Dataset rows

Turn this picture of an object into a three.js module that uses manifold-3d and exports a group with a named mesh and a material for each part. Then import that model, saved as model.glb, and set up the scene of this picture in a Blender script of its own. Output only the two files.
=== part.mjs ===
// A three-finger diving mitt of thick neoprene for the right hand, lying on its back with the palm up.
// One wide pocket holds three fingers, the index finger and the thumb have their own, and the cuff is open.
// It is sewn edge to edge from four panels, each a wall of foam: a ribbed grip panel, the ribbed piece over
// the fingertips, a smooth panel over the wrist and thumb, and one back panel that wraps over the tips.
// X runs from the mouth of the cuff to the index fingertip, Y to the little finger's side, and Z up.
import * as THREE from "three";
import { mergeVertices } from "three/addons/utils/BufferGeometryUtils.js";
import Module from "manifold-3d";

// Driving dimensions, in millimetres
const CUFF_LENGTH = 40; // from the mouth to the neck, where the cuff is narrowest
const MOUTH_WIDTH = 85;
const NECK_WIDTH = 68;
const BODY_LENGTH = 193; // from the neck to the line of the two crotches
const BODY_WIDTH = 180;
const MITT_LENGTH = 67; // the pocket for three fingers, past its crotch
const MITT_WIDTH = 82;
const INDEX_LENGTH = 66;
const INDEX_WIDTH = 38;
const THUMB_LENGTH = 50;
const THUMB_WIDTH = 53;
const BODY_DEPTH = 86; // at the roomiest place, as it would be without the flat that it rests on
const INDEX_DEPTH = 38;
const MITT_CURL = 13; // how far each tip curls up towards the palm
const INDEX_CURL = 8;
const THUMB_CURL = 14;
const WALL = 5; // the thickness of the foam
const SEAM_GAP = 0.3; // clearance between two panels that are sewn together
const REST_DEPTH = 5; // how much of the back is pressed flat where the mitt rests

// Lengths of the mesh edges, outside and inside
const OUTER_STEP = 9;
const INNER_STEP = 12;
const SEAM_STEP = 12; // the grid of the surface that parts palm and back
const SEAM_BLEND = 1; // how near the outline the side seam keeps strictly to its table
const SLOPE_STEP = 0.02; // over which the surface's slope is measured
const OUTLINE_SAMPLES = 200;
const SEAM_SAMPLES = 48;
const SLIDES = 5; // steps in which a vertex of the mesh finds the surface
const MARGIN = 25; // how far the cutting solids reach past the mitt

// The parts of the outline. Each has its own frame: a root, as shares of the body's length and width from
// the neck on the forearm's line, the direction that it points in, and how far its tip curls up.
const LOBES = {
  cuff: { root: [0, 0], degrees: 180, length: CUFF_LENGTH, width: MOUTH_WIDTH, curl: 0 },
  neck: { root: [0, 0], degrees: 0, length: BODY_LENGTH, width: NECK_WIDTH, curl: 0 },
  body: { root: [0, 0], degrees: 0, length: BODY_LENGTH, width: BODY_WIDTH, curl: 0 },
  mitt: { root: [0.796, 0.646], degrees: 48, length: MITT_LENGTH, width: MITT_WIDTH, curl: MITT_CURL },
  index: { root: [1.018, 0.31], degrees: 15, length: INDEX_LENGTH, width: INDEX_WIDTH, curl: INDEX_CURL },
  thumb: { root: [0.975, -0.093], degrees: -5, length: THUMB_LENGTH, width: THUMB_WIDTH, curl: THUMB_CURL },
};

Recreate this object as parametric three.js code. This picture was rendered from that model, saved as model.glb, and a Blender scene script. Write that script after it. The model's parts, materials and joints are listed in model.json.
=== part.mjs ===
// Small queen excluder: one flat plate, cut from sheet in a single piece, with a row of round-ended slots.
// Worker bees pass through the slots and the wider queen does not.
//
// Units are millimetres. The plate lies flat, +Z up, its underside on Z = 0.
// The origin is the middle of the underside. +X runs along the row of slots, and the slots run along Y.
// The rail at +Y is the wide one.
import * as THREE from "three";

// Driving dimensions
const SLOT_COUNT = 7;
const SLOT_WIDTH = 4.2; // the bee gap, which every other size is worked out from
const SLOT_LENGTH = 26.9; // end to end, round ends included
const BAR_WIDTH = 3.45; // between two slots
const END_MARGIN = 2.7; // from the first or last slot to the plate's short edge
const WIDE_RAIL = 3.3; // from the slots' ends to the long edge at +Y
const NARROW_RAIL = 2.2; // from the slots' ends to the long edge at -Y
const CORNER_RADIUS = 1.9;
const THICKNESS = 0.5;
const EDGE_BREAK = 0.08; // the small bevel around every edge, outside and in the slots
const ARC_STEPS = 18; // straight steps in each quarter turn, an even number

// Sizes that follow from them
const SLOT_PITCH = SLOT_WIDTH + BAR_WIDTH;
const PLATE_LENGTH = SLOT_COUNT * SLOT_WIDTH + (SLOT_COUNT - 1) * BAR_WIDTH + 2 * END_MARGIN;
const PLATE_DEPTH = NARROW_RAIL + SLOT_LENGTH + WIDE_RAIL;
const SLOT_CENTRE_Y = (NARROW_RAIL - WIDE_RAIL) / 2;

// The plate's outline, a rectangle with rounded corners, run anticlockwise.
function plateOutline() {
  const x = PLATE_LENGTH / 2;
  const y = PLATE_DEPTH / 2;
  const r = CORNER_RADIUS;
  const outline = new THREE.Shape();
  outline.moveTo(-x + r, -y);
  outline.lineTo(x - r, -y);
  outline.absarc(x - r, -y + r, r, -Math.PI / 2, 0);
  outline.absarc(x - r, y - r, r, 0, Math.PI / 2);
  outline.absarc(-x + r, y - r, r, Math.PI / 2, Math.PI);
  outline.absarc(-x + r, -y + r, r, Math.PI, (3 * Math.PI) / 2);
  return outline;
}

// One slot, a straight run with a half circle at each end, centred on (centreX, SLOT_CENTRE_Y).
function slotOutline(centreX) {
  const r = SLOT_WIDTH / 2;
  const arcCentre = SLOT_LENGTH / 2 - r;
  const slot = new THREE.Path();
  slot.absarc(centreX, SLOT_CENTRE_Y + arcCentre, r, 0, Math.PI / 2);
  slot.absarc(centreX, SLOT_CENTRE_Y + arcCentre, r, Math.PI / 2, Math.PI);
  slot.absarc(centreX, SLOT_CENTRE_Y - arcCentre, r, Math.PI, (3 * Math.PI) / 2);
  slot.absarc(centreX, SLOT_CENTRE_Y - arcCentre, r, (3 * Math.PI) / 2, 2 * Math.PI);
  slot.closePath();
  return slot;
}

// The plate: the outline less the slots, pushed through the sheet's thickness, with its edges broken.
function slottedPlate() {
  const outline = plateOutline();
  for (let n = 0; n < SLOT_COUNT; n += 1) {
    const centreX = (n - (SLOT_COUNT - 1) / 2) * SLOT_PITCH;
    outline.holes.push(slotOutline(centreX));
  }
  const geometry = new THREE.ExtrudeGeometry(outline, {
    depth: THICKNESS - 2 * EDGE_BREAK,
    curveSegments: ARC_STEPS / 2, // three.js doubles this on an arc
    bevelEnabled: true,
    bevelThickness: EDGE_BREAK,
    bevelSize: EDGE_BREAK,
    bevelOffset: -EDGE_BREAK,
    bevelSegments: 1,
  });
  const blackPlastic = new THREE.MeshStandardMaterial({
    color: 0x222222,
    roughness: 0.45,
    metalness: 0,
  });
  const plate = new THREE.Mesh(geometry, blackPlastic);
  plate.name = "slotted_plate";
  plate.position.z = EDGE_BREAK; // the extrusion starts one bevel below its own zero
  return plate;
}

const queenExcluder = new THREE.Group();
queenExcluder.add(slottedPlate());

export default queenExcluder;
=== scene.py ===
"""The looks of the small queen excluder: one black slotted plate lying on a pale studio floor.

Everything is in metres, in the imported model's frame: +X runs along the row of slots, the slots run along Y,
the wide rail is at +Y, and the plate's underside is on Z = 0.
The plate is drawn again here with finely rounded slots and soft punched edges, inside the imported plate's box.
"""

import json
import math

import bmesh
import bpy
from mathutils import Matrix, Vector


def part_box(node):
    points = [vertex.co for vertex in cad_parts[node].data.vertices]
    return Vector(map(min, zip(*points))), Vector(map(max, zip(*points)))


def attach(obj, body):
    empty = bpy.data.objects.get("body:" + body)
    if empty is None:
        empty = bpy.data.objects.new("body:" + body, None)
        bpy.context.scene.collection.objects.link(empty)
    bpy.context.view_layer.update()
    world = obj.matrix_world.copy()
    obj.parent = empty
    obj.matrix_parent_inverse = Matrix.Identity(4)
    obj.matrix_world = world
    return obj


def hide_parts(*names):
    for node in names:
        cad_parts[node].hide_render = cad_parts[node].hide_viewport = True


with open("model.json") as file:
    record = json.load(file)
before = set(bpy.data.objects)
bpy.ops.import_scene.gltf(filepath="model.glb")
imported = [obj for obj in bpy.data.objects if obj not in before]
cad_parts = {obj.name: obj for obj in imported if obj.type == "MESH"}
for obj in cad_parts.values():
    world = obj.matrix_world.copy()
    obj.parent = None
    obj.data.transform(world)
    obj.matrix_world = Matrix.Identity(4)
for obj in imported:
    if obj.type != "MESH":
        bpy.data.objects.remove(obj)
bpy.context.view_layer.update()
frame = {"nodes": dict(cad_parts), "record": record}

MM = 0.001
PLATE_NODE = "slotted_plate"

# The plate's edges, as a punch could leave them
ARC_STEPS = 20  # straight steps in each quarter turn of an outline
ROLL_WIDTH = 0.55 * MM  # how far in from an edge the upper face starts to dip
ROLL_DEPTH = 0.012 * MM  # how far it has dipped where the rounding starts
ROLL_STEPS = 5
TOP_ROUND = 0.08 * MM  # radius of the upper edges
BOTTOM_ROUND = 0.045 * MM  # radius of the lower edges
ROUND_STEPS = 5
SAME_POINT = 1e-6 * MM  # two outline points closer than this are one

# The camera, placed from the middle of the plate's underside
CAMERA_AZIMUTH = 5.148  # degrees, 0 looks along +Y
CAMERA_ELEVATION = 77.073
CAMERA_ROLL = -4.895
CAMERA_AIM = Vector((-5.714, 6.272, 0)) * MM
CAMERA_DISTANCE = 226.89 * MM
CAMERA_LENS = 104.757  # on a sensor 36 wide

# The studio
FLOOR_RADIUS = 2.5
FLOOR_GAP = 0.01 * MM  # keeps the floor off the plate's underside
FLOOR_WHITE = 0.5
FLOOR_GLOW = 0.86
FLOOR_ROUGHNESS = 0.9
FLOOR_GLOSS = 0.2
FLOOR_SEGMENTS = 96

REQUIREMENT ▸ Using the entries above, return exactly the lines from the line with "const queenExcluder = new THREE.Group();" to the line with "from mathutils import Matrix, Vector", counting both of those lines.

RESULT ▸
const queenExcluder = new THREE.Group();
queenExcluder.add(slottedPlate());

export default queenExcluder;
=== scene.py ===
"""The looks of the small queen excluder: one black slotted plate lying on a pale studio floor.

Everything is in metres, in the imported model's frame: +X runs along the row of slots, the slots run along Y,
the wide rail is at +Y, and the plate's underside is on Z = 0.
The plate is drawn again here with finely rounded slots and soft punched edges, inside the imported plate's box.
"""

import json
import math

import bmesh
import bpy
from mathutils import Matrix, Vector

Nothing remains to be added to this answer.